Second skin

Location: Rome
Area: 425 Smq
Client: Asset Management Company
Project time: 2020

Can the design of an emergency staircase become a pretext for creating architecture? Yes—if the staircase is intended to serve a building designed by architect Attilio Lapadula, and again yes if the urban context in which it will rise is as historically charged as the EUR district in Rome. The urban fabric surrounding the building is of outstanding quality, enabling us to undertake in-depth historical studies of the area and thereby design with intelligence and meticulous care.
The building comprises seven above-ground storeys, including the roof level, and a basement intended for parking. Its floor plan unfolds in an “S” shape between a landscaped area facing A. Libera’s Palazzo dei Congressi and the open-air car park of Piazzale dell’Industria, near which the intervention will be located.
The emergency staircase is intended to ensure the safe evacuation of the building’s occupants. It has a rectangular footprint measuring 6.90 × 7.50 metres and will be built around a central steel structure, with steel steps and landings spiralling up to the sixth floor.
On the side of the staircase facing the building façade, up to a distance of 2.50 metres from it, fire regulations require the installation of a REI-rated fireproof wall, designed to prevent flames or glass shards from reaching people during evacuation.
This requirement marks the starting point of our intervention, developed in agreement with the Capitoline Superintendency responsible for protecting the building: the need to design a “second skin” capable of visually screening the required REI fire wall.

As is standard procedure in such cases, the project began with a detailed study of the building’s façade, which had undergone a significant “interpretative” restoration in 2008. During that intervention, the original light-grey anodised aluminium window frames were replaced with new anthracite-grey frames, accentuating the vertical rhythm of the façade and allowing the Roman white travertine slabs—alternating along all elevations—to stand out more distinctly.

The resulting strong two-tone contrast required us to decide on the colour of the second skin: should we use Roman white travertine to relate directly to the travertine slabs spanning the second to sixth floors, or opt for a smooth-finished volcanic basalt cladding capable of establishing chromatic continuity both with the upper volume (2nd–6th floors) and with the ground and first floors, which feature predominantly darkened glazed surfaces?

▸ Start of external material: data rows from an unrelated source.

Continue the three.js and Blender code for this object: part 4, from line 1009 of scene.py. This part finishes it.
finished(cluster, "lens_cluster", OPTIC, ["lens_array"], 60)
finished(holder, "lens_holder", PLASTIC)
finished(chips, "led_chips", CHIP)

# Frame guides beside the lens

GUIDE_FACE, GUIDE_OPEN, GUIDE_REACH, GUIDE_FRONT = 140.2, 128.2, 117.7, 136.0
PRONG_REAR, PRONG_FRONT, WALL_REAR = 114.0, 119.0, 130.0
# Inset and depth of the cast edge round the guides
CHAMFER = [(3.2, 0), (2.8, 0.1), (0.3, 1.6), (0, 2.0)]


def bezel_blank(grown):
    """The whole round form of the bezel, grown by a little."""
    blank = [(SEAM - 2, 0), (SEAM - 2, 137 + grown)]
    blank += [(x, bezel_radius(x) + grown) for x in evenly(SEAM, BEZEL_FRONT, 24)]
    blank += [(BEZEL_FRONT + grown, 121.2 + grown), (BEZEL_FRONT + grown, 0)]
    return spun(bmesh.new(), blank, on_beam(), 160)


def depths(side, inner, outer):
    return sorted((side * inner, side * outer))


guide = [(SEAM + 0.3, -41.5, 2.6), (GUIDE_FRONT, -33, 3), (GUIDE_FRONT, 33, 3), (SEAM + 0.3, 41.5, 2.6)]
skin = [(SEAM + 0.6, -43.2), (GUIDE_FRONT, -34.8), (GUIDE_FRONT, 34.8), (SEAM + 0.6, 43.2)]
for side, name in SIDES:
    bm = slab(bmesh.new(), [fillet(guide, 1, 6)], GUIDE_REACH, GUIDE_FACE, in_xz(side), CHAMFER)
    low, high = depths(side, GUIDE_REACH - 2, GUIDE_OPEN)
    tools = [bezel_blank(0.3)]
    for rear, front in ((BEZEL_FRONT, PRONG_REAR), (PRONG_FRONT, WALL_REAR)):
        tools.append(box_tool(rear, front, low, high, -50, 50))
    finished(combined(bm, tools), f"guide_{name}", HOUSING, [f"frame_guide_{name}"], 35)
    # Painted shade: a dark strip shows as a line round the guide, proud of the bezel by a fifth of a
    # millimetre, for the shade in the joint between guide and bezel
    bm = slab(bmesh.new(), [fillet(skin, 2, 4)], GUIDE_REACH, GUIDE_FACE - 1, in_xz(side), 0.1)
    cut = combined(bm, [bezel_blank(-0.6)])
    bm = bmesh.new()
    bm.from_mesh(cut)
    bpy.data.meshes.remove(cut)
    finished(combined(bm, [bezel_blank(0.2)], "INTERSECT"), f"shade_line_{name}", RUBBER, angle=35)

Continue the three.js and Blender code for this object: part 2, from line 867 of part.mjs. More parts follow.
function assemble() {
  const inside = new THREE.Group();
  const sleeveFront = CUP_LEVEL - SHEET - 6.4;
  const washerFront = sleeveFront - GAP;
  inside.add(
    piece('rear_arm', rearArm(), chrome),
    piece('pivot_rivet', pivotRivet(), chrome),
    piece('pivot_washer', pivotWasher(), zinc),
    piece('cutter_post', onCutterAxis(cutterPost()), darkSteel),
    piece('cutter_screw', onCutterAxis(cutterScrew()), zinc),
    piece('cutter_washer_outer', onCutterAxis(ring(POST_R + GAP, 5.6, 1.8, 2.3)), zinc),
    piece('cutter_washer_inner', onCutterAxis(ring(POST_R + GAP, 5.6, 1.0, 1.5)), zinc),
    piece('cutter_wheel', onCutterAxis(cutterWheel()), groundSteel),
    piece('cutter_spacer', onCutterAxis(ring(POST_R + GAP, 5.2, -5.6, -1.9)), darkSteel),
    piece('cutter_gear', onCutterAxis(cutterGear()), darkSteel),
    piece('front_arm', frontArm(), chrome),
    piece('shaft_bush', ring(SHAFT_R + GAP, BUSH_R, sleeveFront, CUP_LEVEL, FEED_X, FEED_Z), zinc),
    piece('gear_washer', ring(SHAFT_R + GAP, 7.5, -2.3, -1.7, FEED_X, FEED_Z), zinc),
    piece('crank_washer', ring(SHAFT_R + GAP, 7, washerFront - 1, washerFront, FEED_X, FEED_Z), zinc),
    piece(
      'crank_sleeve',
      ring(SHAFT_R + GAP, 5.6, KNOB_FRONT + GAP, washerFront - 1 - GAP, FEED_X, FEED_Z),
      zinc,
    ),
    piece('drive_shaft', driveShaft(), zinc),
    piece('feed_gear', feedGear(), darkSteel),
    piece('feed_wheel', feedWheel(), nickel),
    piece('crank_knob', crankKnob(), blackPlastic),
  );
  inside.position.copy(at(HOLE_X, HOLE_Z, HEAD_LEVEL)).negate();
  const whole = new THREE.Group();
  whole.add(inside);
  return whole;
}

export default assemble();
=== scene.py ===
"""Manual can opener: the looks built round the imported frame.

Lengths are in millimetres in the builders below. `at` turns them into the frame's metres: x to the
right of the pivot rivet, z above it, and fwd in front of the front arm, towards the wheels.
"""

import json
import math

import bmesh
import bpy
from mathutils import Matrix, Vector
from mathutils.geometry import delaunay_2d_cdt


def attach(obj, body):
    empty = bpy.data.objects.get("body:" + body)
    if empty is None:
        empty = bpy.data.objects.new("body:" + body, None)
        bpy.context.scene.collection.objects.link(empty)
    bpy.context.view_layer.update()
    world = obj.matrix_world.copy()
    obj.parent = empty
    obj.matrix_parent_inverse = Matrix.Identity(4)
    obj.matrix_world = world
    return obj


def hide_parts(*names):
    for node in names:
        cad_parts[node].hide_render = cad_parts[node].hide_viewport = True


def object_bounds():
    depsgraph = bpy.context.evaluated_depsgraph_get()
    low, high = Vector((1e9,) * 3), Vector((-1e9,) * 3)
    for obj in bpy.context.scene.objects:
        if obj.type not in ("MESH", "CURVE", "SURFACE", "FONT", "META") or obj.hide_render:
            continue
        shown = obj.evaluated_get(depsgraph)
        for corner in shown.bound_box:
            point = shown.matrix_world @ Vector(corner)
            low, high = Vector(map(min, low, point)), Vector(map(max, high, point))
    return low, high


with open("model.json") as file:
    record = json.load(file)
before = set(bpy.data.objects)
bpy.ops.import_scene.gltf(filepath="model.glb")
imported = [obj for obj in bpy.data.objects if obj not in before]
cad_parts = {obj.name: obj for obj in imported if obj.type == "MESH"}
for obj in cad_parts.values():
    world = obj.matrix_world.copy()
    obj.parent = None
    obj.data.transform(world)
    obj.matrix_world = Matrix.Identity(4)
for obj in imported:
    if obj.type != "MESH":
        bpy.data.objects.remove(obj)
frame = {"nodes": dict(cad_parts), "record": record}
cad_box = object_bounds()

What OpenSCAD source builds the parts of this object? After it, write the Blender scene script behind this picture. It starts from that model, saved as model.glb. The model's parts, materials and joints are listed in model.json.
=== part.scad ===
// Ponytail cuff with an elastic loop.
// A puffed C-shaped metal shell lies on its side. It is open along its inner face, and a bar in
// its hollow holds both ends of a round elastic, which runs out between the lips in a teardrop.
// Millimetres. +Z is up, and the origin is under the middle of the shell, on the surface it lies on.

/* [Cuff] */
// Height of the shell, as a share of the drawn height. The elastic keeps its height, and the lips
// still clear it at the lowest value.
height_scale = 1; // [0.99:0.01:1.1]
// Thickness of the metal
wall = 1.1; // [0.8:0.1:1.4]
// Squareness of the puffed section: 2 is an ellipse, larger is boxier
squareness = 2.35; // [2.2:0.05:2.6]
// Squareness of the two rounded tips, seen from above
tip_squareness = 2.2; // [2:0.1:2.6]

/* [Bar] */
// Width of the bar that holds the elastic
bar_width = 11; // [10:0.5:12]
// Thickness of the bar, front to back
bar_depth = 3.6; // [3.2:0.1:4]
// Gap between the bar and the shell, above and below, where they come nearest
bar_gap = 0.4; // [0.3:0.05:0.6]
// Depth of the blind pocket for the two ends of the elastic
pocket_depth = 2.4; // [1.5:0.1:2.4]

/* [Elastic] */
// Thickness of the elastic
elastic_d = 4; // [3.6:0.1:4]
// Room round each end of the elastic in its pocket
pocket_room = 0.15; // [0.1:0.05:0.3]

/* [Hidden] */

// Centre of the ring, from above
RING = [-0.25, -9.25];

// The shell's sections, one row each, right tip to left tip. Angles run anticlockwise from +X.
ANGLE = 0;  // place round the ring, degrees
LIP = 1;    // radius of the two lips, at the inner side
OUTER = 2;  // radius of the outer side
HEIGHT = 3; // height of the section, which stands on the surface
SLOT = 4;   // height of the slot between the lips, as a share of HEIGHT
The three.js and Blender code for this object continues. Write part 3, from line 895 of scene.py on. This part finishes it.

Beyond the required safety distance from the façade, we chose a specialised metal mesh for the cladding, creating a homogeneous surface that allows glimpses of the staircase behind it while ensuring proper ventilation of the enclosed spaces. After sunset, the glazed elements are illuminated from within, filtering the interior lights with an amber tone—the same colour used to paint the internal walls of the staircase shaft, maintaining chromatic coherence even at night.